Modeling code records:
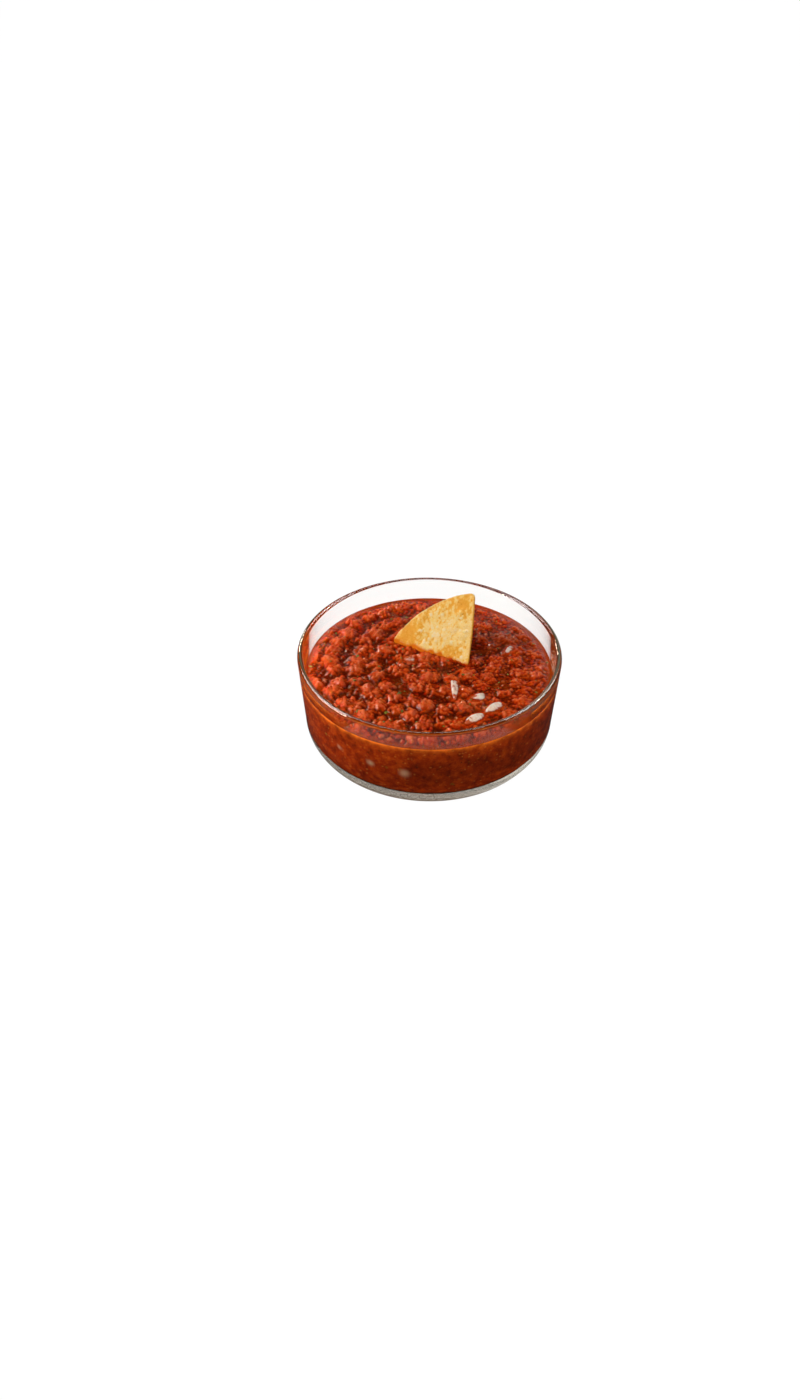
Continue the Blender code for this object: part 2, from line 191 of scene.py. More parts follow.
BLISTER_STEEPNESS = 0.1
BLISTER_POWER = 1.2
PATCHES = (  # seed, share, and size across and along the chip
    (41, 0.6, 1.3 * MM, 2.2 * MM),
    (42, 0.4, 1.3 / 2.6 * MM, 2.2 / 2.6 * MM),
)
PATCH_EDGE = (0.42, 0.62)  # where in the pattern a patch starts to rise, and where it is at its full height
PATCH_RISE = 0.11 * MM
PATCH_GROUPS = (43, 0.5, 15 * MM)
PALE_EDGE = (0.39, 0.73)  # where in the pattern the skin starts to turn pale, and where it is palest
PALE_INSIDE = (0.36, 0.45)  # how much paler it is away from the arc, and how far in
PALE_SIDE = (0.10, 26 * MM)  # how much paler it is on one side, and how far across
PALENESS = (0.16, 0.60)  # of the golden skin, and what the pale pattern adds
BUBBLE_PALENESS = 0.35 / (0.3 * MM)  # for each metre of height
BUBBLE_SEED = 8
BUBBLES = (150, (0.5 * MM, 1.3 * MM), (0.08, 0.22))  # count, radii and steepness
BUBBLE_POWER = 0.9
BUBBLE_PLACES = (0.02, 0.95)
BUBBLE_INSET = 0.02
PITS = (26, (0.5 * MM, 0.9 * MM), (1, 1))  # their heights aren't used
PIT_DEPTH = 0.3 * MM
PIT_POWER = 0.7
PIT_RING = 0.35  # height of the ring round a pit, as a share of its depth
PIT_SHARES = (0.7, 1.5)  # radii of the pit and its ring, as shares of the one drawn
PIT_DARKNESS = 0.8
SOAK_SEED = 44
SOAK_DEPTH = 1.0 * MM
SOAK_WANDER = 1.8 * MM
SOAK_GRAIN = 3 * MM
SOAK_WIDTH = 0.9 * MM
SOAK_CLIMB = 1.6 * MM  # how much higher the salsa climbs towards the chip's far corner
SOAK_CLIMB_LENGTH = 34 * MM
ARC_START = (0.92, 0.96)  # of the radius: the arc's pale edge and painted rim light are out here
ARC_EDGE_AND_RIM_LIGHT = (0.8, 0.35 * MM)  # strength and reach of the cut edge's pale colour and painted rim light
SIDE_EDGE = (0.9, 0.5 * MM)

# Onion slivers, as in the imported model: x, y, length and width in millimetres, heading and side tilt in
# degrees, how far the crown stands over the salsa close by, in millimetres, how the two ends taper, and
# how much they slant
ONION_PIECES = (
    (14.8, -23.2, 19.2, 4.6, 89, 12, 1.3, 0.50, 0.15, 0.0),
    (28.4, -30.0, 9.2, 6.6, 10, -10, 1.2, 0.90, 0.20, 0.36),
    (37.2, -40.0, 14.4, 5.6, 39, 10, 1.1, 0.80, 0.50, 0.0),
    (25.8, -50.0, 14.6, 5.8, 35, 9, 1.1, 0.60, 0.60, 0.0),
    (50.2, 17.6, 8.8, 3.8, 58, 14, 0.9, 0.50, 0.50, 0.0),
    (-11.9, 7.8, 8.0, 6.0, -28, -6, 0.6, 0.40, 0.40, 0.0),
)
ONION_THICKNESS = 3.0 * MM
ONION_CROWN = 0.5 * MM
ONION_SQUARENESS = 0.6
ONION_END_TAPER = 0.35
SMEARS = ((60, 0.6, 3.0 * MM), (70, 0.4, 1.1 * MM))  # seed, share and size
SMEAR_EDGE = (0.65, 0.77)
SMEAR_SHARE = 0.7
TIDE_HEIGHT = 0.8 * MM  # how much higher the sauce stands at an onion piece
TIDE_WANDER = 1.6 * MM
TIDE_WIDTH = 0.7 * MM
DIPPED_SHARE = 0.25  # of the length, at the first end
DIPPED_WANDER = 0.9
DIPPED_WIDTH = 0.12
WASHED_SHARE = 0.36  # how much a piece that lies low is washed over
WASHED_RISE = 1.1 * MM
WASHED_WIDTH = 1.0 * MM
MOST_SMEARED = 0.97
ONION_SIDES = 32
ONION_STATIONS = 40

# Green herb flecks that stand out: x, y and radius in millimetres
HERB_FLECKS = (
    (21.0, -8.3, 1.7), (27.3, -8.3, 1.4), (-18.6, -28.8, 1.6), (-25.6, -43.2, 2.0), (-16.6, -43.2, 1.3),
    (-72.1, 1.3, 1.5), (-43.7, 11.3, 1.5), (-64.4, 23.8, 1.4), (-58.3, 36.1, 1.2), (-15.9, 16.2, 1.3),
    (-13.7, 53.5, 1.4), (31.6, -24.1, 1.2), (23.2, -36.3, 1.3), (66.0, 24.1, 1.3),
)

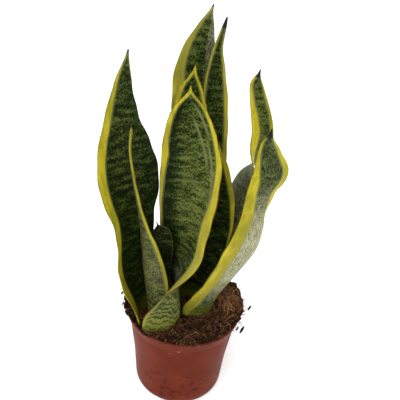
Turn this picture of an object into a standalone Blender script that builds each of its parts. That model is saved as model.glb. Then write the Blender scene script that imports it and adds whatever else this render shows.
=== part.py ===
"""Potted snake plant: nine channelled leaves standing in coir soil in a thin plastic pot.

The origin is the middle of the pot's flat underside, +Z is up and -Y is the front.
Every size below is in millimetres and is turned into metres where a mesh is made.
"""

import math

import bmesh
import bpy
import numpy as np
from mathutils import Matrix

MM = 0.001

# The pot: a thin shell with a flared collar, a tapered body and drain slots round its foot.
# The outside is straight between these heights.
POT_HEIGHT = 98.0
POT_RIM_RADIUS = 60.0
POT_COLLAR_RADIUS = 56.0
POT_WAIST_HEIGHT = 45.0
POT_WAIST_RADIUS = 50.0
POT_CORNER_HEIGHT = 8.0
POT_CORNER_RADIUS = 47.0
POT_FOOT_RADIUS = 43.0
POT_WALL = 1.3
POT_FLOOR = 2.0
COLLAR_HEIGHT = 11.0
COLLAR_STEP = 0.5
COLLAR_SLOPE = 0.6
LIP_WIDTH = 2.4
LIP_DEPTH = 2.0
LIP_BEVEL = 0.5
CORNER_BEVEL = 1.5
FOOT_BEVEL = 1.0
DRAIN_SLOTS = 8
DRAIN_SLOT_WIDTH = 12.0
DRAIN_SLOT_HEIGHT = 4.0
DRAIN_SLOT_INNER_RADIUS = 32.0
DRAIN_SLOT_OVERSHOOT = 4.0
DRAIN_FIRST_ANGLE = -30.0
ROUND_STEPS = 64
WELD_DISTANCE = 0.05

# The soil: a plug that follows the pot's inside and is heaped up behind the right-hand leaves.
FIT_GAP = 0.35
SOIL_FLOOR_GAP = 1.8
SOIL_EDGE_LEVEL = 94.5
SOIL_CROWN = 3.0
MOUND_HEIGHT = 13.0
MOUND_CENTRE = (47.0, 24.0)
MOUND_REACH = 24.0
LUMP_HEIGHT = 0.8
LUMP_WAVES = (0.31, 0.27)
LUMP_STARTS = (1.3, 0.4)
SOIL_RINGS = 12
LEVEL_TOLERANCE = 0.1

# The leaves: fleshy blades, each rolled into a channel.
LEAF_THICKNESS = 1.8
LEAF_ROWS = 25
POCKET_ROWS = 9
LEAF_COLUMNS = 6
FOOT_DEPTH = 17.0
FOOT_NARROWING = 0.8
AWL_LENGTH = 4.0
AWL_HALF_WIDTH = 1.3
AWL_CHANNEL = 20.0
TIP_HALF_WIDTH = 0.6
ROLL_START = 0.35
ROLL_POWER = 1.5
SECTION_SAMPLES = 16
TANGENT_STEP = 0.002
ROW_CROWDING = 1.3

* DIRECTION
Please reproduce each line exactly as written.

* CORRECT RESPONSE
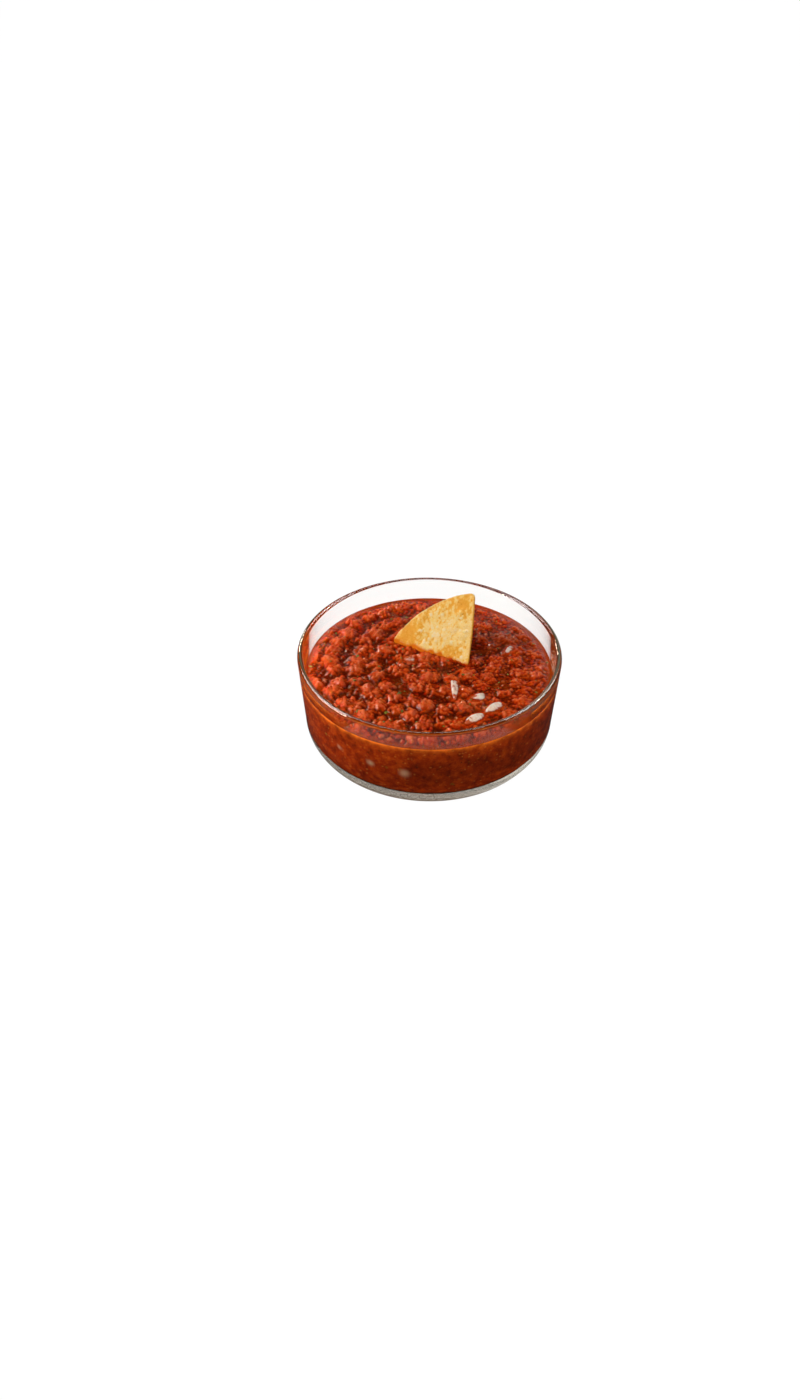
Continue the Blender code for this object: part 2, from line 191 of scene.py. More parts follow.
BLISTER_STEEPNESS = 0.1
BLISTER_POWER = 1.2
PATCHES = (  # seed, share, and size across and along the chip
    (41, 0.6, 1.3 * MM, 2.2 * MM),
    (42, 0.4, 1.3 / 2.6 * MM, 2.2 / 2.6 * MM),
)
PATCH_EDGE = (0.42, 0.62)  # where in the pattern a patch starts to rise, and where it is at its full height
PATCH_RISE = 0.11 * MM
PATCH_GROUPS = (43, 0.5, 15 * MM)
PALE_EDGE = (0.39, 0.73)  # where in the pattern the skin starts to turn pale, and where it is palest
PALE_INSIDE = (0.36, 0.45)  # how much paler it is away from the arc, and how far in
PALE_SIDE = (0.10, 26 * MM)  # how much paler it is on one side, and how far across
PALENESS = (0.16, 0.60)  # of the golden skin, and what the pale pattern adds
BUBBLE_PALENESS = 0.35 / (0.3 * MM)  # for each metre of height
BUBBLE_SEED = 8
BUBBLES = (150, (0.5 * MM, 1.3 * MM), (0.08, 0.22))  # count, radii and steepness
BUBBLE_POWER = 0.9
BUBBLE_PLACES = (0.02, 0.95)
BUBBLE_INSET = 0.02
PITS = (26, (0.5 * MM, 0.9 * MM), (1, 1))  # their heights aren't used
PIT_DEPTH = 0.3 * MM
PIT_POWER = 0.7
PIT_RING = 0.35  # height of the ring round a pit, as a share of its depth
PIT_SHARES = (0.7, 1.5)  # radii of the pit and its ring, as shares of the one drawn
PIT_DARKNESS = 0.8
SOAK_SEED = 44
SOAK_DEPTH = 1.0 * MM
SOAK_WANDER = 1.8 * MM
SOAK_GRAIN = 3 * MM
SOAK_WIDTH = 0.9 * MM
SOAK_CLIMB = 1.6 * MM  # how much higher the salsa climbs towards the chip's far corner
SOAK_CLIMB_LENGTH = 34 * MM
ARC_START = (0.92, 0.96)  # of the radius: the arc's pale edge and painted rim light are out here
ARC_EDGE_AND_RIM_LIGHT = (0.8, 0.35 * MM)  # strength and reach of the cut edge's pale colour and painted rim light
SIDE_EDGE = (0.9, 0.5 * MM)

# Onion slivers, as in the imported model: x, y, length and width in millimetres, heading and side tilt in
# degrees, how far the crown stands over the salsa close by, in millimetres, how the two ends taper, and
# how much they slant
ONION_PIECES = (
    (14.8, -23.2, 19.2, 4.6, 89, 12, 1.3, 0.50, 0.15, 0.0),
    (28.4, -30.0, 9.2, 6.6, 10, -10, 1.2, 0.90, 0.20, 0.36),
    (37.2, -40.0, 14.4, 5.6, 39, 10, 1.1, 0.80, 0.50, 0.0),
    (25.8, -50.0, 14.6, 5.8, 35, 9, 1.1, 0.60, 0.60, 0.0),
    (50.2, 17.6, 8.8, 3.8, 58, 14, 0.9, 0.50, 0.50, 0.0),
    (-11.9, 7.8, 8.0, 6.0, -28, -6, 0.6, 0.40, 0.40, 0.0),
)
ONION_THICKNESS = 3.0 * MM
ONION_CROWN = 0.5 * MM
ONION_SQUARENESS = 0.6
ONION_END_TAPER = 0.35
SMEARS = ((60, 0.6, 3.0 * MM), (70, 0.4, 1.1 * MM))  # seed, share and size
SMEAR_EDGE = (0.65, 0.77)
SMEAR_SHARE = 0.7
TIDE_HEIGHT = 0.8 * MM  # how much higher the sauce stands at an onion piece
TIDE_WANDER = 1.6 * MM
TIDE_WIDTH = 0.7 * MM
DIPPED_SHARE = 0.25  # of the length, at the first end
DIPPED_WANDER = 0.9
DIPPED_WIDTH = 0.12
WASHED_SHARE = 0.36  # how much a piece that lies low is washed over
WASHED_RISE = 1.1 * MM
WASHED_WIDTH = 1.0 * MM
MOST_SMEARED = 0.97
ONION_SIDES = 32
ONION_STATIONS = 40

# Green herb flecks that stand out: x, y and radius in millimetres
HERB_FLECKS = (
    (21.0, -8.3, 1.7), (27.3, -8.3, 1.4), (-18.6, -28.8, 1.6), (-25.6, -43.2, 2.0), (-16.6, -43.2, 1.3),
    (-72.1, 1.3, 1.5), (-43.7, 11.3, 1.5), (-64.4, 23.8, 1.4), (-58.3, 36.1, 1.2), (-15.9, 16.2, 1.3),
    (-13.7, 53.5, 1.4), (31.6, -24.1, 1.2), (23.2, -36.3, 1.3), (66.0, 24.1, 1.3),
)

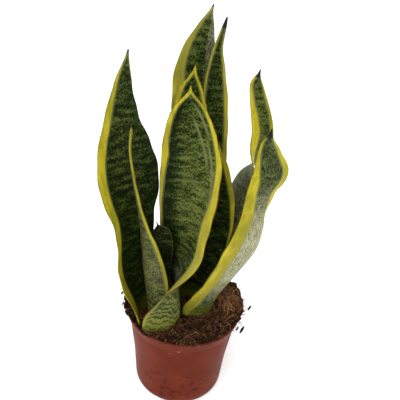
Turn this picture of an object into a standalone Blender script that builds each of its parts. That model is saved as model.glb. Then write the Blender scene script that imports it and adds whatever else this render shows.
=== part.py ===
"""Potted snake plant: nine channelled leaves standing in coir soil in a thin plastic pot.

The origin is the middle of the pot's flat underside, +Z is up and -Y is the front.
Every size below is in millimetres and is turned into metres where a mesh is made.
"""

import math

import bmesh
import bpy
import numpy as np
from mathutils import Matrix

MM = 0.001

# The pot: a thin shell with a flared collar, a tapered body and drain slots round its foot.
# The outside is straight between these heights.
POT_HEIGHT = 98.0
POT_RIM_RADIUS = 60.0
POT_COLLAR_RADIUS = 56.0
POT_WAIST_HEIGHT = 45.0
POT_WAIST_RADIUS = 50.0
POT_CORNER_HEIGHT = 8.0
POT_CORNER_RADIUS = 47.0
POT_FOOT_RADIUS = 43.0
POT_WALL = 1.3
POT_FLOOR = 2.0
COLLAR_HEIGHT = 11.0
COLLAR_STEP = 0.5
COLLAR_SLOPE = 0.6
LIP_WIDTH = 2.4
LIP_DEPTH = 2.0
LIP_BEVEL = 0.5
CORNER_BEVEL = 1.5
FOOT_BEVEL = 1.0
DRAIN_SLOTS = 8
DRAIN_SLOT_WIDTH = 12.0
DRAIN_SLOT_HEIGHT = 4.0
DRAIN_SLOT_INNER_RADIUS = 32.0
DRAIN_SLOT_OVERSHOOT = 4.0
DRAIN_FIRST_ANGLE = -30.0
ROUND_STEPS = 64
WELD_DISTANCE = 0.05

# The soil: a plug that follows the pot's inside and is heaped up behind the right-hand leaves.
FIT_GAP = 0.35
SOIL_FLOOR_GAP = 1.8
SOIL_EDGE_LEVEL = 94.5
SOIL_CROWN = 3.0
MOUND_HEIGHT = 13.0
MOUND_CENTRE = (47.0, 24.0)
MOUND_REACH = 24.0
LUMP_HEIGHT = 0.8
LUMP_WAVES = (0.31, 0.27)
LUMP_STARTS = (1.3, 0.4)
SOIL_RINGS = 12
LEVEL_TOLERANCE = 0.1

# The leaves: fleshy blades, each rolled into a channel.
LEAF_THICKNESS = 1.8
LEAF_ROWS = 25
POCKET_ROWS = 9
LEAF_COLUMNS = 6
FOOT_DEPTH = 17.0
FOOT_NARROWING = 0.8
AWL_LENGTH = 4.0
AWL_HALF_WIDTH = 1.3
AWL_CHANNEL = 20.0
TIP_HALF_WIDTH = 0.6
ROLL_START = 0.35
ROLL_POWER = 1.5
SECTION_SAMPLES = 16
TANGENT_STEP = 0.002
ROW_CROWDING = 1.3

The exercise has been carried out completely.